§ **WHAT THE EXERCISE ASKS**
Repeat the lines below exactly as written, please, from the line with "cavity_liner();" to the line with "shown = obj.evaluated_get(depsgraph)", both lines included, and no others.

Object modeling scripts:
╔══

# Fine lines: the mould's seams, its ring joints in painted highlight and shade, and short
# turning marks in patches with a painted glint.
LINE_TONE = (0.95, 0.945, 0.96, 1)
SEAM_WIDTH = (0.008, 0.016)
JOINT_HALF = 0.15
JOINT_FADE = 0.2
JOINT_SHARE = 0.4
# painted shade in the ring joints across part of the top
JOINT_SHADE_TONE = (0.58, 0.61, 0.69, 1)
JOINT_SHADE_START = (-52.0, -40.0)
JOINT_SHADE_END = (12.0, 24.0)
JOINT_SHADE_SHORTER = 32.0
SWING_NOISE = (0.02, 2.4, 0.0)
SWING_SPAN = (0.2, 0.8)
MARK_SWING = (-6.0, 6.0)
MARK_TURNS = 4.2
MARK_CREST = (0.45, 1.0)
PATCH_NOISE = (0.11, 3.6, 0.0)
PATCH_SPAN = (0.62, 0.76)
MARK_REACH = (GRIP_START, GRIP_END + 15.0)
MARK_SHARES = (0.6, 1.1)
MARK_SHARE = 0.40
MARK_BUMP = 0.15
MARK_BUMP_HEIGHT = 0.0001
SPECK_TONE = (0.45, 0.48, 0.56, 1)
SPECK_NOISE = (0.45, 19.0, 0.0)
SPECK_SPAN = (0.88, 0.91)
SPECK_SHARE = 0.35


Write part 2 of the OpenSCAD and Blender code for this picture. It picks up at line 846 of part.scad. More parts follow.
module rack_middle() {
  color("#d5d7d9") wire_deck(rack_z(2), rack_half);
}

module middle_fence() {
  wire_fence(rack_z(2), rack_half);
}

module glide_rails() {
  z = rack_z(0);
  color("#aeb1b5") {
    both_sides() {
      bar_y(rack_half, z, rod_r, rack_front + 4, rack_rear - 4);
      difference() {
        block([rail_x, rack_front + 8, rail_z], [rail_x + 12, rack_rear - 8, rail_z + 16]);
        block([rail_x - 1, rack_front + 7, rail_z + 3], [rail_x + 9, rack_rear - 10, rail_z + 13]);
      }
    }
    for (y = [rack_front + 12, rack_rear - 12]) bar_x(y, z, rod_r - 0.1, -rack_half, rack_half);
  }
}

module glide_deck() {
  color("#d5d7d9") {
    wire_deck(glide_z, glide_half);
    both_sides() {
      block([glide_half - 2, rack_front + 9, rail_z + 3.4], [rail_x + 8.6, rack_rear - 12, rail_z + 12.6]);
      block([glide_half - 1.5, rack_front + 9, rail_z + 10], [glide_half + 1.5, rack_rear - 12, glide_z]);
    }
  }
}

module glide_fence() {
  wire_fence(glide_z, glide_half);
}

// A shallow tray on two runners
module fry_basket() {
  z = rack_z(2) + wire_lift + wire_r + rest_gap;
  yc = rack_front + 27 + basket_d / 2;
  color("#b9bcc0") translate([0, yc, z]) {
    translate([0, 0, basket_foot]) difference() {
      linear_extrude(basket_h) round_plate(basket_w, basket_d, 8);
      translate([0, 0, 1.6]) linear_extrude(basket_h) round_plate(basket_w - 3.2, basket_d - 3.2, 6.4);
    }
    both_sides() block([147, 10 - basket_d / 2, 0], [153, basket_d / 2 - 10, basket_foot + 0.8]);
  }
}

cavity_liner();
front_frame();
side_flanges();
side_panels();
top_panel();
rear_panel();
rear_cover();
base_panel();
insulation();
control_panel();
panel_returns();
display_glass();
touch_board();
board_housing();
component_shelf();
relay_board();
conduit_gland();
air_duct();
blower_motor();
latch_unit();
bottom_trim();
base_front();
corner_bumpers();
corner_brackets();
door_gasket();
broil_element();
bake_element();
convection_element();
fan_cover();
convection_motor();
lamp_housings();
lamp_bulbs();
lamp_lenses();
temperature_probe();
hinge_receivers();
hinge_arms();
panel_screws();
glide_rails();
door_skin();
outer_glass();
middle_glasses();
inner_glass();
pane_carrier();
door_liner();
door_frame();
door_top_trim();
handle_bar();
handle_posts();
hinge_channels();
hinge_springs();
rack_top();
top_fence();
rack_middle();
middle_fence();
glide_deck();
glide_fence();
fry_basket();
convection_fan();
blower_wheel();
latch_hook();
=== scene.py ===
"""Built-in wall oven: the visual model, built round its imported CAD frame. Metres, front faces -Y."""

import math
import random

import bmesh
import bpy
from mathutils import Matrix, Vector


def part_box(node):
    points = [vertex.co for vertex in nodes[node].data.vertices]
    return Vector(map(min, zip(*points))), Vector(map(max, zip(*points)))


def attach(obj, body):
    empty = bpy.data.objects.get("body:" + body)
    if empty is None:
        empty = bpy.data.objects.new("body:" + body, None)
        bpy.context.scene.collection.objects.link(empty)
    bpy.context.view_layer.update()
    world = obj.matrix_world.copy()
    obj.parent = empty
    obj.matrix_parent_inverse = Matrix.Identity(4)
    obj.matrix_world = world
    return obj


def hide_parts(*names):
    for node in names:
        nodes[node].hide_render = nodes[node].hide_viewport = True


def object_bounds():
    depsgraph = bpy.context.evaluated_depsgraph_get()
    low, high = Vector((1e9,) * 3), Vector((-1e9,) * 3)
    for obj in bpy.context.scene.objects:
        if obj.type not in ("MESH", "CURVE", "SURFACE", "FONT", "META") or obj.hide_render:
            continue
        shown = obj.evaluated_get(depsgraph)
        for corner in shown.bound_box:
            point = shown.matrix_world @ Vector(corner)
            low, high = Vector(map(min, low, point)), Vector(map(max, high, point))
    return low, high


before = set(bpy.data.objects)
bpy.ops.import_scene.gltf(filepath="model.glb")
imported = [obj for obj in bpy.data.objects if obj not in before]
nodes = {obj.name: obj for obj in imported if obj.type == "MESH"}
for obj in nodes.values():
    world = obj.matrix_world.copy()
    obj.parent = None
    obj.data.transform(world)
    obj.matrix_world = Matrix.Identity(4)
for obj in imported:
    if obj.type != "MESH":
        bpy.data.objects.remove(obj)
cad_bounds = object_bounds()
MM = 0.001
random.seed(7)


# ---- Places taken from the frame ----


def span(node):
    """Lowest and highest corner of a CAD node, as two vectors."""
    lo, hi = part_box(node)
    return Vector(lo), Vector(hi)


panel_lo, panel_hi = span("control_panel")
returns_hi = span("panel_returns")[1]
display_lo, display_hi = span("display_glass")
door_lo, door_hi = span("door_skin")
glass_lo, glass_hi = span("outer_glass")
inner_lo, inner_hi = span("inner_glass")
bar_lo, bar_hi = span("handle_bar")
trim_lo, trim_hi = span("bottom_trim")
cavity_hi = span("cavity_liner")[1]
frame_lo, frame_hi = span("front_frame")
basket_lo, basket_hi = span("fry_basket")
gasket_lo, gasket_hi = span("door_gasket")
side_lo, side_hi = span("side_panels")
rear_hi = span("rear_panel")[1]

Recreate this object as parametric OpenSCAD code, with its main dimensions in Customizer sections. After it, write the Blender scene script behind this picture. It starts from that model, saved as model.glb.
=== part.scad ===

╚══

§ **EXERCISE ANSWER**
cavity_liner();
front_frame();
side_flanges();
side_panels();
top_panel();
rear_panel();
rear_cover();
base_panel();
insulation();
control_panel();
panel_returns();
display_glass();
touch_board();
board_housing();
component_shelf();
relay_board();
conduit_gland();
air_duct();
blower_motor();
latch_unit();
bottom_trim();
base_front();
corner_bumpers();
corner_brackets();
door_gasket();
broil_element();
bake_element();
convection_element();
fan_cover();
convection_motor();
lamp_housings();
lamp_bulbs();
lamp_lenses();
temperature_probe();
hinge_receivers();
hinge_arms();
panel_screws();
glide_rails();
door_skin();
outer_glass();
middle_glasses();
inner_glass();
pane_carrier();
door_liner();
door_frame();
door_top_trim();
handle_bar();
handle_posts();
hinge_channels();
hinge_springs();
rack_top();
top_fence();
rack_middle();
middle_fence();
glide_deck();
glide_fence();
fry_basket();
convection_fan();
blower_wheel();
latch_hook();
=== scene.py ===
"""Built-in wall oven: the visual model, built round its imported CAD frame. Metres, front faces -Y."""

import math
import random

import bmesh
import bpy
from mathutils import Matrix, Vector


def part_box(node):
    points = [vertex.co for vertex in nodes[node].data.vertices]
    return Vector(map(min, zip(*points))), Vector(map(max, zip(*points)))


def attach(obj, body):
    empty = bpy.data.objects.get("body:" + body)
    if empty is None:
        empty = bpy.data.objects.new("body:" + body, None)
        bpy.context.scene.collection.objects.link(empty)
    bpy.context.view_layer.update()
    world = obj.matrix_world.copy()
    obj.parent = empty
    obj.matrix_parent_inverse = Matrix.Identity(4)
    obj.matrix_world = world
    return obj


def hide_parts(*names):
    for node in names:
        nodes[node].hide_render = nodes[node].hide_viewport = True


def object_bounds():
    depsgraph = bpy.context.evaluated_depsgraph_get()
    low, high = Vector((1e9,) * 3), Vector((-1e9,) * 3)
    for obj in bpy.context.scene.objects:
        if obj.type not in ("MESH", "CURVE", "SURFACE", "FONT", "META") or obj.hide_render:
            continue
        shown = obj.evaluated_get(depsgraph)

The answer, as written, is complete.